I could expand the sites XPATH filter to include more content, but won't that be less effecient and defeat the point of filtering all together ?
Here's an example of the debug log, where you can see the Company Mission is being processed twice for some reason, and the first loop is empty, which must be why it is outputting onto a new line in the CSV, but why ??
{'Item_Code': [u'ABC'],
'Listing_Date': [u'1 January, 2000'],
'Office_Address': [u'Level 1, Some Street, SYDNEY, NSW, AUSTRALIA, 2000'],
'Office_Fax': [u'(02) 1234 5678'],
'Office_Phone': [u'(02) 1234 5678'],
'Company_Mission': [],
'Website_URL': [u'http://www.company.com']}
2014-02-06 16:32:13+1000 [my] DEBUG: Scraped from <200 http://www.website.com/Code=ABC>
{'Item_Code': [],
'Listing_Date': [],
'Office_Address': [],
'Office_Fax': [],
'Office_Phone': [],
'Company_Mission': [u'The comapany is involved in retail, food and beverage, wholesale services.'],
'Website_URL': []}
The other thing I am completely baffled about is why the items are spat out in the CSV in a completely different order to the items on the HTML page and the order I have defined in the spiders config file. Does scrapy run completely asynchronously returning items in whatever order it pleases ?

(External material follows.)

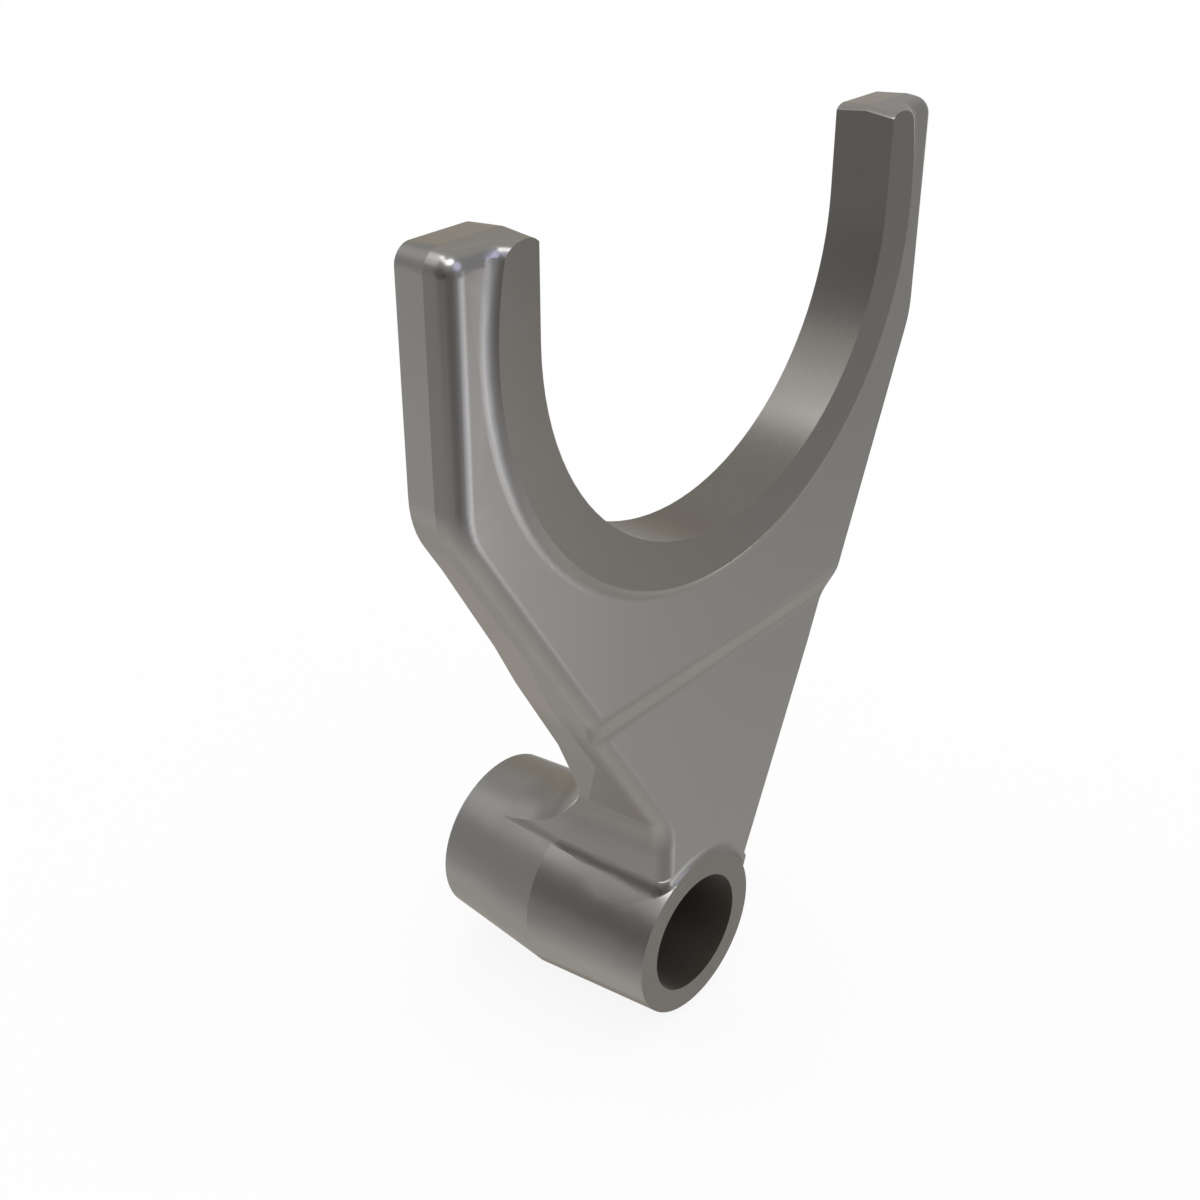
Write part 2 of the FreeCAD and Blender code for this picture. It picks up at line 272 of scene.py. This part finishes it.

I understand you want to scrape 1 item for this page but //table[#class="contenttable company-details"] matches 2 tables elements in your HTML content, so the for site in sites: will run twice, creating 2 items.
And for each table, XPath expressions will be applied within the current table if they are relative -- .//th[text()="Item Code"]. Absolute XPath expressions, such as //th[text()="Company Mission"], will look for elements from the root element of your HTML document.
Your sample output shows the "Company_Mission" only once while you say it appears twice. And because you're using an absolute XPath expression for it, it should have indeed appeared twice. Not sure if the ouput matches your current spider code in the question.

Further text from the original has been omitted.